Miranda has struggled with her two oldest children particularly, to get them to a point where they'll sit down to eat a proper meal rather than just wanting to snack or graze all day long.

"There's a reason there's an adult in charge," she said. "Children don't know what's best for themselves. If we let them run the show it would be Tim Tams and TV until midnight every day."

But Jane had her share of supporters too. 

"How are they going to learn if you don't give them the chance to make their own decisions?" asked Hayley, a Brisbane mum of two. "If you can't trust them to make small choices like this, how are they going to build up their confidence to decide on things that really matter?"

Derek, a Sydney dad of one agreed, and added, "If you're worried about what food choices they're making in their own home, perhaps you need to look at the shopping choices you're making."

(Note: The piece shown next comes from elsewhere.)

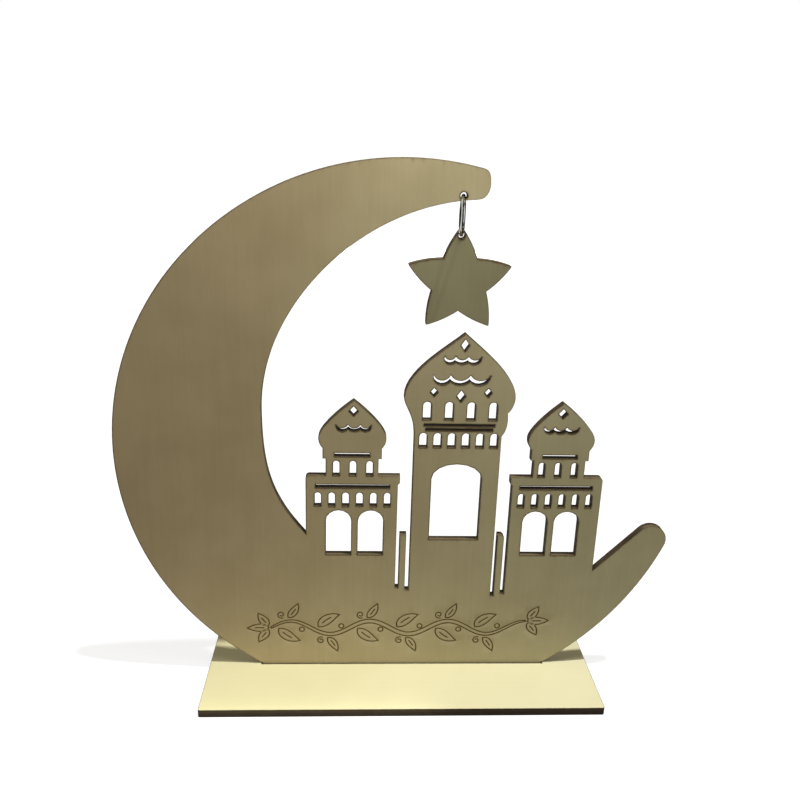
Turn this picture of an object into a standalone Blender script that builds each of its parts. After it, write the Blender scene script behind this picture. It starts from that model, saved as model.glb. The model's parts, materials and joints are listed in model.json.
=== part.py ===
"""Eid table ornament: a crescent-and-mosque board standing in a slotted base, with a star hung on a ring.

Metres, +Z up, and the front faces -Y. Board, base and star are cut from one thickness of sheet. The origin
lies on the surface that the base stands on, under the middle of the board's overall width and thickness.
Outlines are drawn in the board's own plane: x runs from the middle of the board's straight foot, and z from
the top of the base.
"""
import math

import bmesh
import bpy
from mathutils import Matrix

# Sheet and fits
SHEET = 0.003
FIT = 0.0003
SLOT_PLAY = 0.00045
TENON_SHOULDER = 0.0006

# Base: a plate with a slot a little off its middle
BASE_LENGTH = 0.1474
BASE_DEPTH = 0.057
BASE_CORNER = 0.0008
SLOT_OFFSET = 0.001

# Straight foot of the board, and the height at which its left flank leaves the crescent's circle
FOOT_LENGTH = 0.1104
FLANK_HEIGHT = 0.014

# Skyline, across: towers, the posts between them and the slits beside the posts, left to right
MIDDLE_TOWER_X = 0.01665
MIDDLE_TOWER_WIDTH = 0.0314
SIDE_TOWER_WIDTH = 0.0334
POST_WIDTHS = (0.0025, 0.00255)
SLIT_WIDTHS = (0.0012, 0.00145, 0.0012, 0.0014)
SLIT_FLOORS = (0.0335, 0.0325, 0.0301, 0.0310)
POST_TOP = 0.056
POST_CHAMFER = 0.0009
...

Touché, Derek, and ouch. (Also, you try finding a decent place to stash your secret chocolate when you have three crafty amateur detectives living at your house. And there are limited places you can hide ice cream.)

My amateur vox pop ended up showing about 60% of my friends let their kids have free access in the kitchen, and the other 40% are gate-keepers like me. 

And although I can see the merit of my kids learning to make decisions for themselves, I'm also all about showing them how to make good food choices and eat a balanced diet that includes plenty of fruit and vegetables (and not so much of the caramel popcorn). I'm not sure when my era of food control will end, but as long as it's here, I'll keep enforcing some healthy eating rules.

Before I know it they'll be off and eating whatever they like. I can only hope these years of healthy eating stick just a little bit.